By mid-October we had all seen a busy summer. A sad time as well, for mud daubers live only a few months. I was sitting at my desk when Mildred landed on the desk just inches in front of me. Quite naturally, as though she were a person, with chin-in-hand I began a line of small talk.
“How are you today, Mildred?”
“Weather’s getting colder, isn’t it?”
“You’re looking tired, Mildred; better slow down.”

During my discourse, her little head would turn toward me, then she would turn it the other way as though looking longingly out the window, toward me again, now back to the window, then back to me, as though listening to every word. Suddenly she settled her full body to the desk, breast to tail, stretched all of her legs straight out, and gently laid her head forward until her mouth rested on the desk. How very strange! There she lay totally relaxed while I rattled on. At first I thought it a little ill mannered, her going off to sleep while I was talking, but I decided not to disturb her, knowing that in those few moments we were savoring both fellowship and kinship, both enjoying a wonder of our native planet–the breath of life pulsing in each of us. But hers grew short. Then, as though sensing the end of our warm encounter, she quickly drew herself upright and flew out the window.

A few days later I found her little body on the floor by my desk. I picked her up and turned her over in my palm. What a beautiful, fantastically designed tiny creature! Yet she had seemed so personally close to my own existence.

In self-surprise, I realized that I loved these little friendly, obscure creatures. Suddenly I remembered Mildred’s apartment house. She had bequeathed to my trust her progeny, perpetuating our friendship! Excited, I collected all the nests I could find in hazardous places in the shop and stacked them together on a high shelf, forming an enormous condominium complex.

The following spring, out burst my little friends in fresh life, chasing spiders and filling my day with friendship and entertainment, all over again.
Me and my Mildred
You know, I would be remiss if I failed to point out the spiritual lesson in this true story. Acts 1:8 says, “…and ye shall be witnesses unto me both in Jerusalem, and in all Judea, and in Samaria, and unto the uttermost part of the earth.” Some believe God Himself will mysteriously get this done in His own good time and Providence, forgetting that these words were His command to His church to get it done by going in the power of His Holy Spirit.

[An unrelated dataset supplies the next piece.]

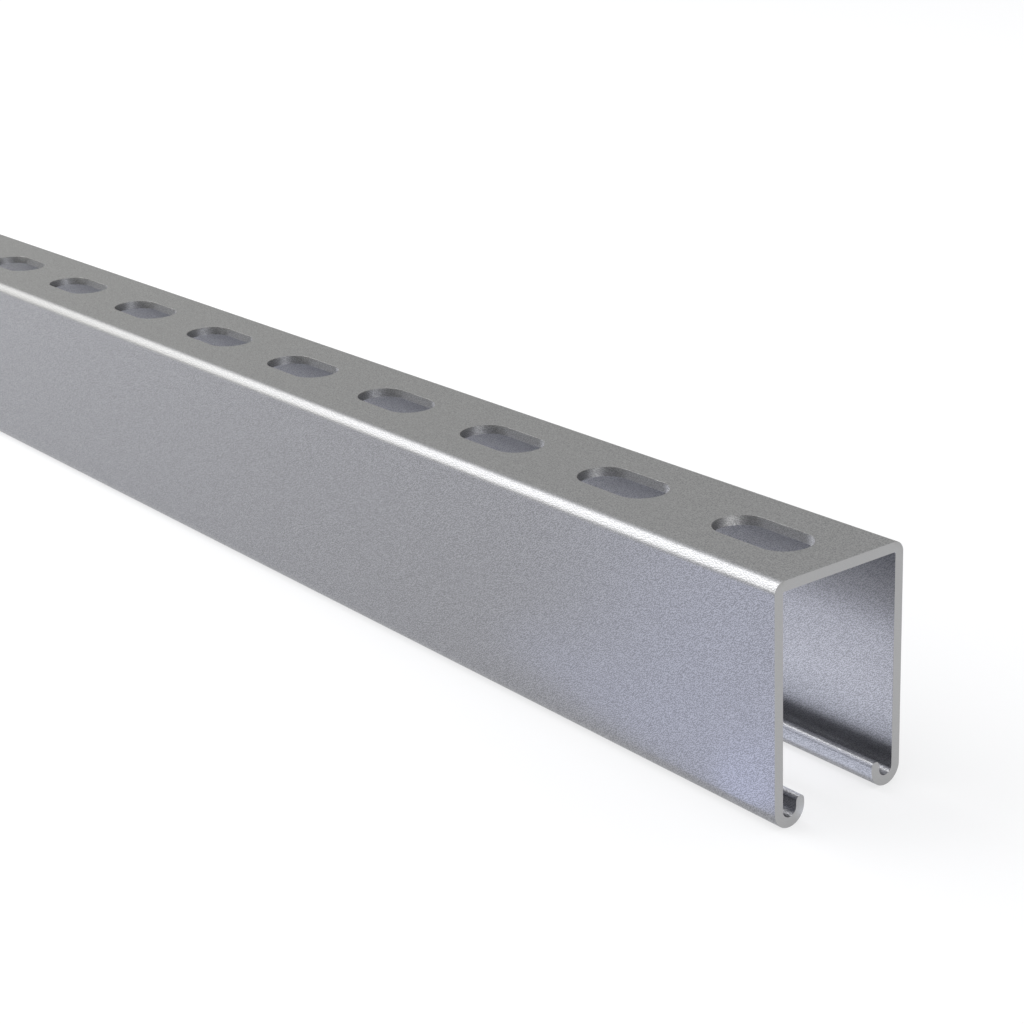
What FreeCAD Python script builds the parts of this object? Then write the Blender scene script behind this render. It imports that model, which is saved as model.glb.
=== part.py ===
import FreeCAD, Part
import math
import os
import Sketcher

# Slotted strut channel: one length of cold-rolled steel strip, in the deep section.
# The strip is bent into a web with two square sides, and each free edge curls inwards and up
# into a lip with a round edge. A row of round-ended slots is punched through the web.
# The stock stands on its two lips with the web on top.
# The frame is in millimetres: +X along the stock, +Y across it and +Z up. The origin is under
# the middle of the stock, on the plane that the lips rest on.

SIZES = {
    "stock_length": (609.6, "length of the cut piece"),
    "overall_width": (41.3, "across the two sides"),
    "overall_depth": (61.9, "from the underside of the lips to the top of the web"),
    "sheet_thickness": (2.66, "thickness of the strip"),
    "bend_inside_radius": (0.4, "inside radius of the two bends beside the web"),
    "lip_width": (9.5, "outside width of a curled lip"),
    "lip_straight": (1.02, "straight part of a lip between its curl and its round edge"),
    "slot_length": (28.6, "slot from end to end"),
    "slot_width": (14.3, "slot across"),
    "slot_pitch": (50.8, "from one slot centre to the next"),
    "slot_end_distance": (25.4, "least distance from a slot centre to an end of the stock"),
}

# As many slots as the stock has room for. The small share of a pitch keeps the last slot
# where the room is a whole number of pitches.
ROUNDING_SHARE = 0.001
SLOT_COUNT = (
    "(floor((sizes.stock_length - 2 * sizes.slot_end_distance) / sizes.slot_pitch + {}) + 1)"
).format(ROUNDING_SHARE)

# The largest share by which a volume may differ from the one worked out from the sizes.
VOLUME_TOLERANCE = 1e-6

# Vertices of an edge, and the fixed references of every sketch.
START = 1
END = 2
CENTRE = 3
ORIGIN = (-1, 1)
ACROSS_AXIS = -1
UPWARD_AXIS = -2


def size(name):
    """Give a driving dimension in millimetres."""
    return SIZES[name][0]


def write_sizes(document):
    """Put the driving dimensions in a sheet, one row each: name, number and meaning."""
    sheet = document.addObject("Spreadsheet::Sheet", "sizes")
    for row, (name, (value, meaning)) in enumerate(SIZES.items(), start=1):
        sheet.set("A{}".format(row), name)
        sheet.set("B{}".format(row), str(value))
        sheet.set("C{}".format(row), meaning)
        sheet.setAlias("B{}".format(row), name)
    document.recompute()
    return sheet


def line(start, end):
    """Give a straight edge between two points of a sketch."""
    return Part.LineSegment(FreeCAD.Vector(*start, 0), FreeCAD.Vector(*end, 0))


def arc(centre, radius, first_degrees, last_degrees):
    """Give a round edge of a sketch, drawn anticlockwise."""
    circle = Part.Circle(FreeCAD.Vector(*centre, 0), FreeCAD.Vector(0, 0, 1), radius)
    return Part.ArcOfCircle(circle, math.radians(first_degrees), math.radians(last_degrees))


def origin_plane(body, role):
    """Find one of the body's own origin planes."""
    return next(item for item in body.Origin.OriginFeatures if item.Role == role)


def new_sketch(body, name, role):
    """Add a sketch to the body, on one of its origin planes."""
    sketch = body.newObject("Sketcher::SketchObject", name)
    sketch.AttachmentSupport = [(origin_plane(body, role), "")]
    sketch.MapMode = "FlatFace"
    return sketch


def draw_chain(sketch, edges):
    """Add edges that run smoothly one into the next, and give their numbers by name.

    Each edge is its name, its shape, the vertex where the chain enters it and the one where
    the chain leaves it.
    """
    numbers = {}
    for name, shape, enter, leave in edges:
        numbers[name] = sketch.addGeometry(shape, False)
    for before, after in zip(edges, edges[1:]):
        joint = ("Tangent", numbers[before[0]], before[3], numbers[after[0]], after[2])
        sketch.addConstraint(Sketcher.Constraint(*joint))
    return numbers


def fix(sketch, *constraint):
    """Add a geometric constraint to a sketch."""
    sketch.addConstraint(Sketcher.Constraint(*constraint))


def bind(sketch, name, formula, *constraint):
    """Add a dimension to a sketch and tie it to the sheet."""
    number = sketch.addConstraint(Sketcher.Constraint(*constraint))
    sketch.renameConstraint(number, name)
    sketch.setExpression("Constraints." + name, formula)


def draw_half_section(body):
    """Draw the half of the section at +Y, from the middle of the web round the lip and back."""
    thickness = size("sheet_thickness")
    inside_radius = size("bend_inside_radius")
    outside_radius = inside_radius + thickness
    curl_radius = size("lip_width") / 2

    top = size("overall_depth")
    underside = top - thickness
    bend_height = top - outside_radius
    tip_height = curl_radius + size("lip_straight")

    outer_face = size("overall_width") / 2
    inner_face = outer_face - thickness
    bend_centre = (outer_face - outside_radius, bend_height)
    curl_centre = (outer_face - curl_radius, curl_radius)
    throat = outer_face - 2 * curl_radius
    groove = throat + thickness
    tip_centre = (throat + thickness / 2, tip_height)

    sketch = new_sketch(body, "half_section", "YZ_Plane")
    edges = [
        ("web_top", line((0, top), (bend_centre[0], top)), START, END),
        ("bend", arc(bend_centre, outside_radius, 0, 90), END, START),
        ("side", line((outer_face, bend_height), (outer_face, curl_radius)), START, END),
        ("curl", arc(curl_centre, curl_radius, 180, 360), END, START),
        ("throat", line((throat, curl_radius), (throat, tip_height)), START, END),
        ("tip", arc(tip_centre, thickness / 2, 0, 180), END, START),
        ("groove", line((groove, tip_height), (groove, curl_radius)), START, END),
        ("inner_curl", arc(curl_centre, curl_radius - thickness, 180, 360), START, END),
        ("wall", line((inner_face, curl_radius), (inner_face, bend_height)), START, END),
        ("inner_bend", arc(bend_centre, inside_radius, 0, 90), START, END),
        ("web_underside", line((bend_centre[0], underside), (0, underside)), START, END),
    ]
    edge = draw_chain(sketch, edges)
    middle = sketch.addGeometry(line((0, underside), (0, top)), False)
    fix(sketch, "Coincident", edge["web_underside"], END, middle, START)
    fix(sketch, "Coincident", middle, END, edge["web_top"], START)
    fix(sketch, "PointOnObject", middle, START, UPWARD_AXIS)
    fix(sketch, "PointOnObject", middle, END, UPWARD_AXIS)
    for name in ("web_top", "web_underside"):
        fix(sketch, "Horizontal", edge[name])
    for name in ("side", "throat", "groove", "wall"):
        fix(sketch, "Vertical", edge[name])
    fix(sketch, "Horizontal", edge["curl"], CENTRE, edge["inner_curl"], CENTRE)

    bind(sketch, "bend_outside_radius", "sizes.bend_inside_radius + sizes.sheet_thickness",
         "Radius", edge["bend"], outside_radius)
    bind(sketch, "bend_inside_radius", "sizes.bend_inside_radius",
         "Radius", edge["inner_bend"], inside_radius)
    bind(sketch, "curl_outside_radius", "sizes.lip_width / 2",
         "Radius", edge["curl"], curl_radius)
    bind(sketch, "curl_inside_radius", "sizes.lip_width / 2 - sizes.sheet_thickness",
         "Radius", edge["inner_curl"], curl_radius - thickness)
    bind(sketch, "tip_radius", "sizes.sheet_thickness / 2",
         "Radius", edge["tip"], thickness / 2)
    bind(sketch, "half_width", "sizes.overall_width / 2",
         "DistanceX", *ORIGIN, edge["side"], START, outer_face)
    bind(sketch, "depth", "sizes.overall_depth",
         "DistanceY", *ORIGIN, middle, END, top)
    bind(sketch, "web_thickness", "sizes.sheet_thickness",
         "DistanceY", middle, START, middle, END, thickness)
    bind(sketch, "curl_height", "sizes.lip_width / 2",
         "DistanceY", *ORIGIN, edge["curl"], CENTRE, curl_radius)
    bind(sketch, "lip_straight", "sizes.lip_straight",
         "DistanceY", edge["curl"], CENTRE, edge["tip"], CENTRE, size("lip_straight"))
    return sketch


def roll_stock(body, half_section):
    """Run the half section along the stock, half of it each way, and mirror it across."""
    half = body.newObject("PartDesign::Pad", "half_stock")
    half.Profile = half_section
    half.SideType = "Symmetric"
    half.setExpression("Length", "sizes.stock_length")

    whole = body.newObject("PartDesign::Mirrored", "whole_stock")
    whole.Originals = [half]
    whole.MirrorPlane = (origin_plane(body, "XZ_Plane"), [""])
    body.Tip = whole
    return whole


def draw_first_slot(body):
    """Draw the slot nearest the -X end, on the top of the web.

    The row of slots is centred on the stock.
    """
    radius = size("slot_width") / 2
    straight = size("slot_length") - size("slot_width")
    left = -size("stock_length") / 2 + size("slot_end_distance") - straight / 2
    right = left + straight

    sketch = new_sketch(body, "first_slot", "XY_Plane")
    sketch.setExpression("AttachmentOffset.Base.z", "sizes.overall_depth")
    edges = [
        ("near_edge", line((left, -radius), (right, -radius)), START, END),
        ("right_end", arc((right, 0), radius, -90, 90), START, END),
        ("far_edge", line((right, radius), (left, radius)), START, END),
        ("left_end", arc((left, 0), radius, 90, 270), START, END),
    ]
    edge = draw_chain(sketch, edges)
    fix(sketch, "Tangent", edge["left_end"], END, edge["near_edge"], START)
    fix(sketch, "Equal", edge["left_end"], edge["right_end"])
    fix(sketch, "Horizontal", edge["near_edge"])
    fix(sketch, "PointOnObject", edge["left_end"], CENTRE, ACROSS_AXIS)

    bind(sketch, "end_radius", "sizes.slot_width / 2",
         "Radius", edge["left_end"], radius)
    bind(sketch, "straight", "sizes.slot_length - sizes.slot_width",
         "DistanceX", edge["left_end"], CENTRE, edge["right_end"], CENTRE, straight)
    half_row = "({} - 1) * sizes.slot_pitch / 2".format(SLOT_COUNT)
    bind(sketch, "place", half_row + " + (sizes.slot_length - sizes.slot_width) / 2",
         "DistanceX", edge["left_end"], CENTRE, *ORIGIN, -left)
    return sketch


def punch_slots(body, first_slot):
    """Punch the first slot down through the web, and repeat it along the stock."""
    punch = body.newObject("PartDesign::Pocket", "slot_punch")
    punch.Profile = first_slot
    punch.Type = "Length"
    punch.Reversed = False
    punch.setExpression("Length", "sizes.sheet_thickness")

    row = body.newObject("PartDesign::LinearPattern", "slot_row")
    row.Originals = [punch]
    row.Direction = (first_slot, ["H_Axis"])
    row.Mode = "Spacing"
    row.setExpression("Offset", "sizes.slot_pitch")
    row.setExpression("Occurrences", SLOT_COUNT)
    body.Tip = row
    return row


def build_channel(document):
    """Make the strut channel, one solid."""
    channel = document.addObject("PartDesign::Body", "strut_channel")
    channel.Label = "strut_channel"
    stock = roll_stock(channel, draw_half_section(channel))
    row = punch_slots(channel, draw_first_slot(channel))
    channel.Placement = FreeCAD.Placement(FreeCAD.Vector(0, 0, 0), FreeCAD.Rotation())
    document.recompute()
    return channel, stock, row


def check_objects(document):
    """Stop if any step of the model failed or any sketch is free to move."""
    for item in document.Objects:
        faults = [state for state in item.State if state in ("Invalid", "Error")]
        if faults:
            raise RuntimeError("{} is {}".format(item.Name, faults))
        if item.isDerivedFrom("Sketcher::SketchObject") and not item.FullyConstrained:
            raise RuntimeError("{} isn't fully constrained".format(item.Name))


def check_slots(stock, row):
    """Stop unless the slots take away what their sizes say."""
    width = size("slot_width")
    outline = math.pi * width ** 2 / 4 + (size("slot_length") - width) * width
    expected = row.Occurrences * outline * size("sheet_thickness")
    removed = stock.Shape.Volume - row.Shape.Volume
    if abs(removed - expected) > VOLUME_TOLERANCE * expected:
        raise RuntimeError("the slots took {} mm3, not {} mm3".format(removed, expected))


def write_part(part):
    """Write one sub-part to its own file, after a last look at its solid."""
    shape = part.Shape
    if shape.isNull() or not shape.isValid() or len(shape.Solids) != 1:
        raise RuntimeError("{} isn't one sound solid".format(part.Label))
    os.makedirs("parts", exist_ok=True)
    shape.exportStep("parts/{}.step".format(part.Label))
    box = shape.BoundBox
    print("{}: {:.2f} x {:.2f} x {:.2f} mm, {:.1f} mm3".format(
        part.Label, box.XLength, box.YLength, box.ZLength, shape.Volume))


def main():
    document = FreeCAD.newDocument("strut_channel")
    write_sizes(document)
    channel, stock, row = build_channel(document)
    check_objects(document)
    check_slots(stock, row)
    write_part(channel)


main()
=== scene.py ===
import math

import bmesh
import bpy
from bpy.props import FloatProperty, FloatVectorProperty, IntProperty, PointerProperty
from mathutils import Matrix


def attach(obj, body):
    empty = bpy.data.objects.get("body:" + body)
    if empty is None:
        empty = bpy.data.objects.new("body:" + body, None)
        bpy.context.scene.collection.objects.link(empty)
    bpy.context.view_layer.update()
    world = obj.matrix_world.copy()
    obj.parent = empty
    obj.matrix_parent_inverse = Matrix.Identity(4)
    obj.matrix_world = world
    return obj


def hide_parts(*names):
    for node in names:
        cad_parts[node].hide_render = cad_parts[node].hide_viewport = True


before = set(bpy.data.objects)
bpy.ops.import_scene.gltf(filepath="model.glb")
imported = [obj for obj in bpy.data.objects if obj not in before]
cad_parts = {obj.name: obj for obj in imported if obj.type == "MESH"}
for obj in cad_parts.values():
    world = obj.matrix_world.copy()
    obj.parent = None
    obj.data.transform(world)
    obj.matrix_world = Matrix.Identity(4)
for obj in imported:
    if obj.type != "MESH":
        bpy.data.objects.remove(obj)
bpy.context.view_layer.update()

bl_info = {
    "name": "Strut channel",
    "version": (1, 0, 0),
    "blender": (4, 5, 0),
    "location": "3D View > Sidebar > Strut",
    "description": "Makes a length of slotted strut channel, its finish and a plain studio",
    "category": "Add Mesh",
}

# Points of the mesh nearer than this, in metres, are one point.
SAME_PLACE = 2e-6


# ---------------------------------------------------------------- sizes and colours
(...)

If we name the name of Christ, we have a Divine commission He expects us to keep, even as we sit idle waiting for Him to do it. He waits for us to obey, as we wait for Him to do our job for us, instead of inviting Him into our lives to get it done through us.

The lesson is this: Inadequate as we all are in our own strength, God expects us to take Him into our separate, distinctive personalities and do the singular task of telling every willing soul on earth the glorious truth of Divine salvation through the Lord Jesus Christ. No one is exempt. We may feel inept, like Christine, and smear our little ball of mud in crazy ways, or be like Cleo who wastes much time crawling when she could fly the distance. We might be like Hazel or Maxine, whose courtesy to a fault prevents them from forging ahead into the unknown, or like so many who sit on the pastor’s arm, or shoulder, or stomach, listening to and observing interminably as to who he is and what he’s about, but never putting what he says to use. Yes, and like Mildred, who glued the Book to the shelf, never finding out what’s in it.

But God made each of us separately, and He will judge us the same way. We used to sing an old Gospel song entitled, “Right In The Corner Where You Are.” May we all ask ourselves that question: What am I doing in my own little corner?